We’ve got politicians and bureaucrats rushing to embrace this folly faster than convenience-store clerks change the cost of unleaded premium on the signs outside their stores.
Kentucky’s political leadership wants voters to think the idea of turning coal into liquid fuel represents novel thinking and technology. It does not.
However, the lobbyists and coal-company big wigs apparently have enough members of Frankfort’s political regime convinced that taxpayer-funded “incentives” can keep Kentucky drivers motoring “happily ever after” by pumping coal liquid into their SUVs in the not-too-distant future.
Frankfort adults who still believe in such fairy tales should consider this: Several attempts to create the kind of coal-liquification technology that would provide viable substitutes to oil have become fuel for past taxpayer nightmares instead.
In the 1940s, Congress appropriated millions of dollars to enact the “Synthetic Liquid Fuels Act.” In 1948, the New York Times declared it would result in energy – produced from coal, air, and water – in quantities sufficient enough to “free us from dependence on foreign sources of oil.”
By 1952, these federal coal-to-liquid demonstration plants shut down.
In 1960, Congress (code: taxpayers) paid for construction of six synthetic fuels demonstration plants, including one in Cresap, W. Va.
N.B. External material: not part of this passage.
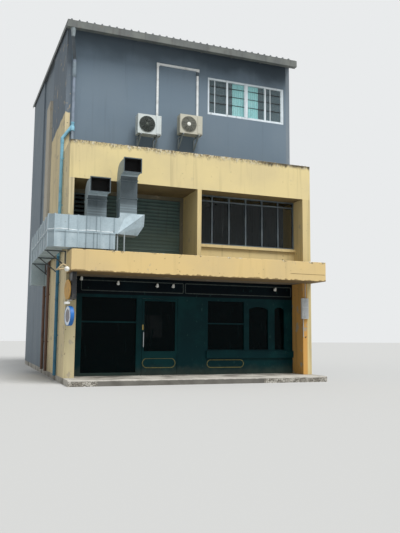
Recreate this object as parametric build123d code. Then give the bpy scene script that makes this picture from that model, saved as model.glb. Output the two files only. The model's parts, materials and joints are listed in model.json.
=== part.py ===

Proponents promised gasoline at 11 cents per gallon.
Didn’t happen. In fact, the Cresap economic disaster called “Project Gasoline,” went in the tank in 1970. (Can you imagine how much the government could have saved if big-spending West Virginia Sen. Robert Byrd’s career had also ended at the same time?)
The most well-known energy-liquification effort occurred in the 1970s when an oil embargo threatened America’s economy. Many of us maintain unforgettable images of long lines at gasoline pumps.
In one of many demonstrations of ineptness, President Jimmy Carter signed the 1980 Energy Security Act, authorizing money for the Synthetic Fuels Corporation (SFC) and charging it to produce a half-million barrels of oil per day by 1987. President Gerald Ford previously promised 1 million barrels of oil a day from coal by 1985.
Instead, the SFC shut down in 1985. Not a single coal-to-oil plant produced anything – except the loss of hundreds of millions of taxpayer dollars.
If turning coal into oil (and then into gasoline) represented such a great and profitable possibility, it would succeed in Kentucky if anywhere. The state holds a plentiful supply of coal. Mining costs remain fairly cheap.
The operative word is “if.” But it’s not going to work – at least not right now.
The politicians can spin a gusher of numbers on this. But a much-better indicator of the likelihood of success is whether private investors are interested enough to ante up their cash.
So far, they haven’t.
Otherwise, we wouldn’t have lobbyists prodding Frankfort to do this. The day the private sector believes such an effort viable and does not need to seek government subsidies to try and make it work, I’ll be the first one to say, “Things have changed, folks.”
Of course, once private investors get on board, we can only hope for what government should do: get the you-know-what out of the way.
Kentucky policymakers would do well to consider what Jerry Taylor, an expert on energy and environmental policy at the Cato Institute, told me:
“The economic merit of any given technology is inversely related to the amount of advocacy you hear for that technology in Washington or the state capitols. Only when private actors reject the technology do we start hearing about it in Washington or the state capitols.”
But the likelihood that most politicians will heed such wise counsel is about as good as subsidized coal-liquification ventures succeeding and huge amounts of taxpayer dollars remaining unspoiled.